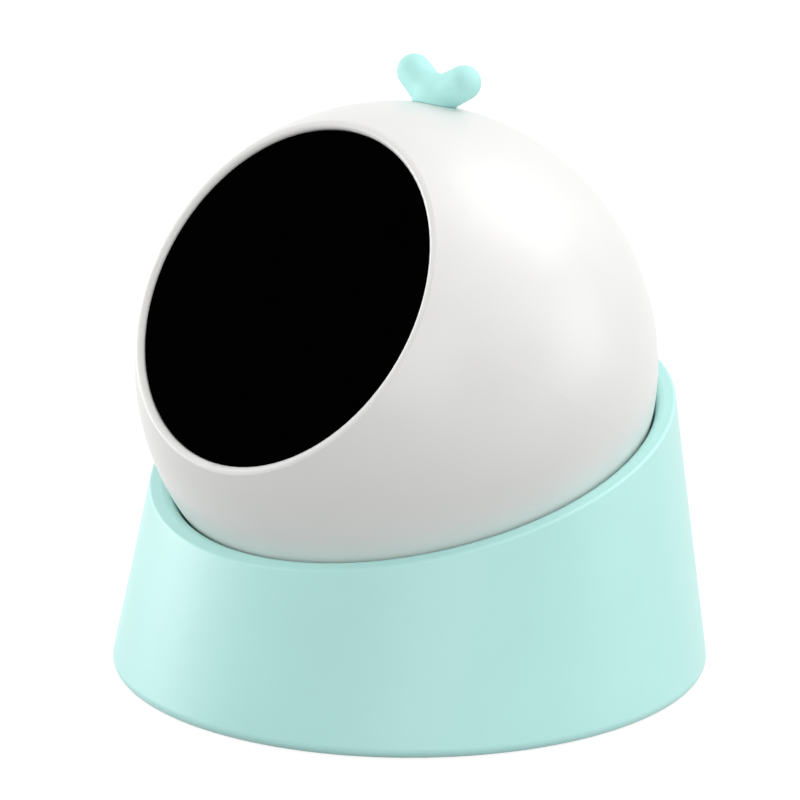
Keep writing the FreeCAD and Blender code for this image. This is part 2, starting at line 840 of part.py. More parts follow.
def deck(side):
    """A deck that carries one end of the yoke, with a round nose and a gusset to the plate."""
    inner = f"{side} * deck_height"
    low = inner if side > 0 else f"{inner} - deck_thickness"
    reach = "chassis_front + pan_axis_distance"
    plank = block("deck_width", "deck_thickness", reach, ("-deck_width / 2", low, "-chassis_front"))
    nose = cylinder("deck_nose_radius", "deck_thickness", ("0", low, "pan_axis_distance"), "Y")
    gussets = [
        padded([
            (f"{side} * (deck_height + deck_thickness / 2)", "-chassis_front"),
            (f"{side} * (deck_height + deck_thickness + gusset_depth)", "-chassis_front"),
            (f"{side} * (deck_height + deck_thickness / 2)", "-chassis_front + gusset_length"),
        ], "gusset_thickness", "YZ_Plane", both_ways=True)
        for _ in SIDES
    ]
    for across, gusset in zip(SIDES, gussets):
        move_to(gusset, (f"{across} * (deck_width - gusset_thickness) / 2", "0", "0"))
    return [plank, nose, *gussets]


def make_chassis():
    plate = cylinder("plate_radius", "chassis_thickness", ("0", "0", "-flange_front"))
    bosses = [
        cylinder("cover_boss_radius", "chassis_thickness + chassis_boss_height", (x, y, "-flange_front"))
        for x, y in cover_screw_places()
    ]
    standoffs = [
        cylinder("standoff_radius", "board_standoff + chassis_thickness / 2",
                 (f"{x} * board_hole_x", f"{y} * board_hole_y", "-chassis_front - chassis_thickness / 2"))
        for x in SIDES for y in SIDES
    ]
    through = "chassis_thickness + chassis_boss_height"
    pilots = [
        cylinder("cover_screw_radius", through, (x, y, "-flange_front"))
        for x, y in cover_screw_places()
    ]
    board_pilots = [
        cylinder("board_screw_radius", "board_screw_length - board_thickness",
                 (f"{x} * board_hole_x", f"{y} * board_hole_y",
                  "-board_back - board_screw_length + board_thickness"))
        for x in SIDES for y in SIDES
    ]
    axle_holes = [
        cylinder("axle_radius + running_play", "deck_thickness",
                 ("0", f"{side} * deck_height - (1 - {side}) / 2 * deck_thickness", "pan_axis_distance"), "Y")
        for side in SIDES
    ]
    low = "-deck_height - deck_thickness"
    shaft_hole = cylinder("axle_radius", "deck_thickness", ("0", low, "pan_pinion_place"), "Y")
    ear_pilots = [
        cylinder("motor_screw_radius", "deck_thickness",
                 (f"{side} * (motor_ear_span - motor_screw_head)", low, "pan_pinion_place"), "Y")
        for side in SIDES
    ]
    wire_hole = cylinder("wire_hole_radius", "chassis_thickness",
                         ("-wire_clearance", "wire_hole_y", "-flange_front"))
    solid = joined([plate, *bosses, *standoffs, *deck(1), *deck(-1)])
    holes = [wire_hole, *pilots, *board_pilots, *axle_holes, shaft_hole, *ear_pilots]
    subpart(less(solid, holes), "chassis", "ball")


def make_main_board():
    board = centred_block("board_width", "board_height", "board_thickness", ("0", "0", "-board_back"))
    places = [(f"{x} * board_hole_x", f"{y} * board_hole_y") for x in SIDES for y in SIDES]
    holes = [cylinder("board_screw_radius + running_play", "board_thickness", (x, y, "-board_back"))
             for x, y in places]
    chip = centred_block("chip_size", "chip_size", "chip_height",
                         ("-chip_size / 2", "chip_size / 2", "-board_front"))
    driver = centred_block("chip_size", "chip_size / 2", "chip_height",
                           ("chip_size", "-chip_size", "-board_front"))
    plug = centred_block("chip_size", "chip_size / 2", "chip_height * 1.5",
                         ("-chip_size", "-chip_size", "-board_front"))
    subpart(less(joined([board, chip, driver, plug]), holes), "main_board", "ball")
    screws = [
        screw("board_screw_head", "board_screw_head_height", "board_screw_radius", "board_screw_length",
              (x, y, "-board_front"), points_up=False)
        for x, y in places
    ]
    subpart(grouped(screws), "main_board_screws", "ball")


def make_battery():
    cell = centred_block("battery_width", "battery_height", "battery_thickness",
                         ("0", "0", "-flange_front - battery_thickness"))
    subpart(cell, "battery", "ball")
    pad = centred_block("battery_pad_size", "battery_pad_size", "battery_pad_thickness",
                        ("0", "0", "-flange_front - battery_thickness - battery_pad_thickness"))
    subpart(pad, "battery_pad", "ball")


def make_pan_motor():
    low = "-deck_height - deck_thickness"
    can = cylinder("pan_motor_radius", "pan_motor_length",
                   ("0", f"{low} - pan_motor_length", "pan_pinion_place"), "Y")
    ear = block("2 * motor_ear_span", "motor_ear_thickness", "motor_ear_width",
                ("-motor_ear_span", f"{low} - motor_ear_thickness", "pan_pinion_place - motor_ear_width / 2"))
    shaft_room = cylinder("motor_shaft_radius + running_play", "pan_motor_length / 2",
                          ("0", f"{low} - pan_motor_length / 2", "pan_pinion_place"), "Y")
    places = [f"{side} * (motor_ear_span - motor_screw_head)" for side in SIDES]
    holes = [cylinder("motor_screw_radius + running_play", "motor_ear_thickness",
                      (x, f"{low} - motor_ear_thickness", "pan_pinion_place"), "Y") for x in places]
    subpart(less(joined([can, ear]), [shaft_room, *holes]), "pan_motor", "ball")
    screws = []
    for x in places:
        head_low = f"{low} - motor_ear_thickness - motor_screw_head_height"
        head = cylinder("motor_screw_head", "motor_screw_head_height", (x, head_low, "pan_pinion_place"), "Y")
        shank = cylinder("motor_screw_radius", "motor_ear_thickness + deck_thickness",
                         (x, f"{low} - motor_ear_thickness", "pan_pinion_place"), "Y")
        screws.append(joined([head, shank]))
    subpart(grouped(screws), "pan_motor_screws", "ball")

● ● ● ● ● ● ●

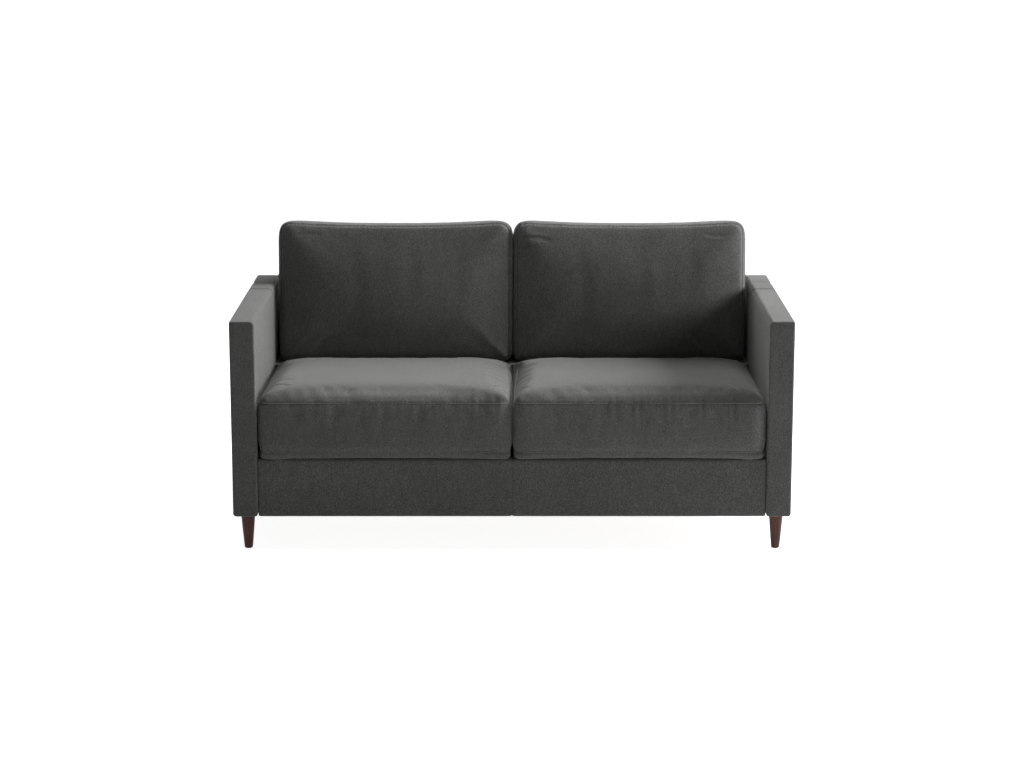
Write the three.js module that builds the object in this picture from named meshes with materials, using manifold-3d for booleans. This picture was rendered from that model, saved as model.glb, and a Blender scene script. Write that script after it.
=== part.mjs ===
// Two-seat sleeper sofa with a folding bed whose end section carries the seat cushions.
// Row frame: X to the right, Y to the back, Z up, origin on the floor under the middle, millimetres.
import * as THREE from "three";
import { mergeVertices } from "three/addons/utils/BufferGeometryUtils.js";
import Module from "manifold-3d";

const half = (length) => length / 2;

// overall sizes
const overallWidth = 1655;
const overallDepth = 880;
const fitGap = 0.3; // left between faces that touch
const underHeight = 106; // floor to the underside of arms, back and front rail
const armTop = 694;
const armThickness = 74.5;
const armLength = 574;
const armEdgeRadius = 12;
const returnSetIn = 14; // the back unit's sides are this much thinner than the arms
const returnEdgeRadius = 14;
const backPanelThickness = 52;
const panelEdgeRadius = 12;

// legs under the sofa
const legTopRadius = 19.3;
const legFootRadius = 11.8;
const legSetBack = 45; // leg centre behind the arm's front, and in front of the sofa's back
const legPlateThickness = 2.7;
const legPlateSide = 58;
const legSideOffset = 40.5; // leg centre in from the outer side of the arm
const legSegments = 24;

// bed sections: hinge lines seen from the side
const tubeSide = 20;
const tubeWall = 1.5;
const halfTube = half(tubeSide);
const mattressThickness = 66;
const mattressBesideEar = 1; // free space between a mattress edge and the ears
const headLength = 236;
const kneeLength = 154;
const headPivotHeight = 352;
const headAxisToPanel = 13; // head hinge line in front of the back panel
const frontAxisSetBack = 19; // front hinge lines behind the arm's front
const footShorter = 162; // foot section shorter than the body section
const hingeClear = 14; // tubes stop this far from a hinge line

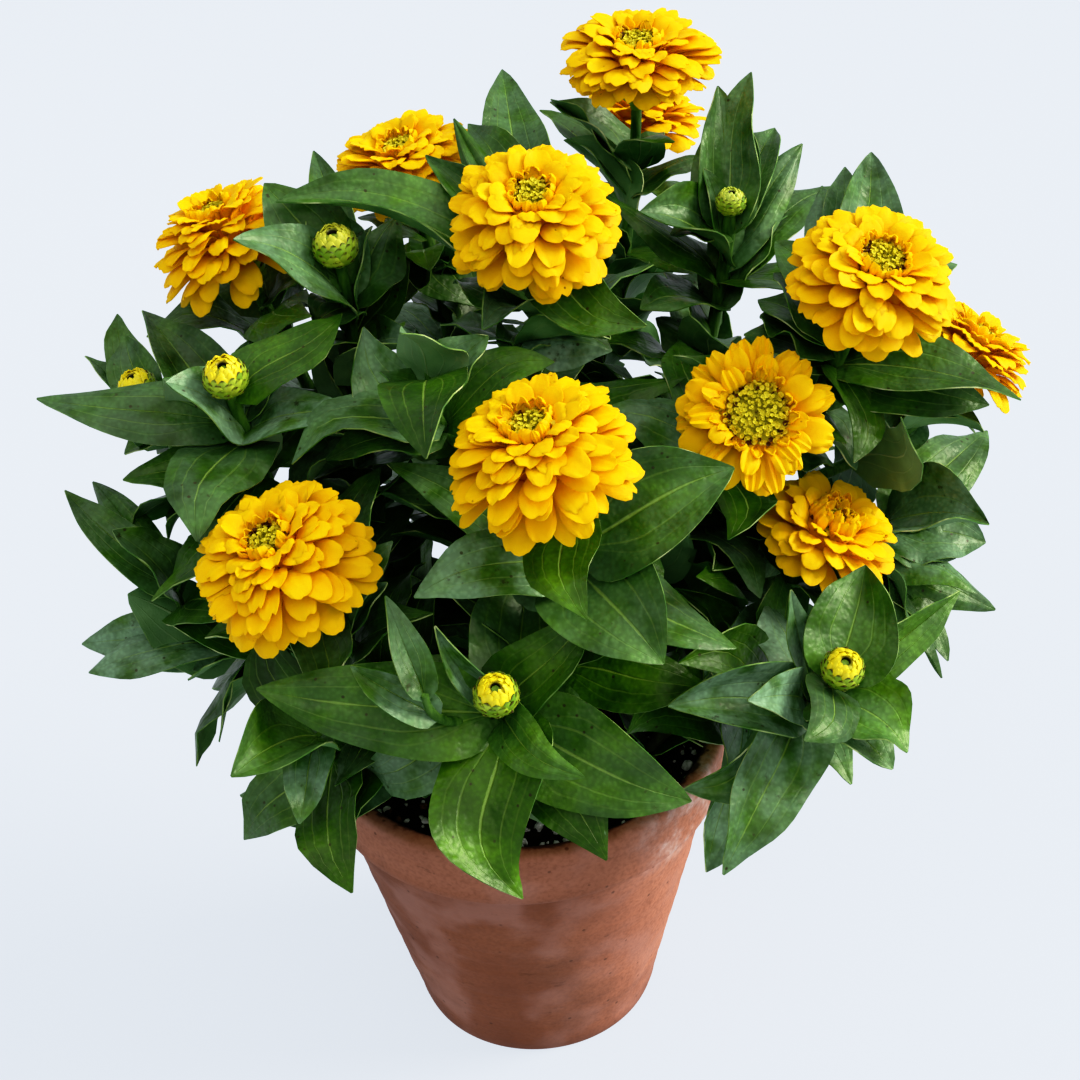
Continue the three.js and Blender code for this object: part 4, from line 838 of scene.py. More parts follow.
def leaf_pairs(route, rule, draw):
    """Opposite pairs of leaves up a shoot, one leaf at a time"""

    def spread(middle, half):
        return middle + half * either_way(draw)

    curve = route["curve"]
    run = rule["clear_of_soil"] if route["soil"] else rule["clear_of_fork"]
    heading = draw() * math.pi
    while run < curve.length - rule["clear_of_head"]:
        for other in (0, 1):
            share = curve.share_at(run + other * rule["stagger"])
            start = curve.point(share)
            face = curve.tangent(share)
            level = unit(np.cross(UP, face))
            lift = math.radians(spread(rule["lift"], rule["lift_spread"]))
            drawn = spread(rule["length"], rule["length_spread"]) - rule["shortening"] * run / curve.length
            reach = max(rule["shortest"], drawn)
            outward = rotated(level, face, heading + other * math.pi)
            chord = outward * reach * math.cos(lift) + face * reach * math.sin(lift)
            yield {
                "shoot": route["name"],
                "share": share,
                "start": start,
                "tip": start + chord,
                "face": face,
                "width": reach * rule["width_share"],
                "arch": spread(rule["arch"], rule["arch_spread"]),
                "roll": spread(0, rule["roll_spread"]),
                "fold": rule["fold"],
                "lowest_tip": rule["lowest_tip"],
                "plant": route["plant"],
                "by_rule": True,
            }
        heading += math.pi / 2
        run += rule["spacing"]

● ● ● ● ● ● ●

### Directive
Transcribe, word for word, every line from the line with "Continue the three.js" to the line with "return middle +", inclusive, and output nothing else.

### Task solution
Continue the three.js and Blender code for this object: part 4, from line 838 of scene.py. More parts follow.
def leaf_pairs(route, rule, draw):
    """Opposite pairs of leaves up a shoot, one leaf at a time"""

    def spread(middle, half):
        return middle + half * either_way(draw)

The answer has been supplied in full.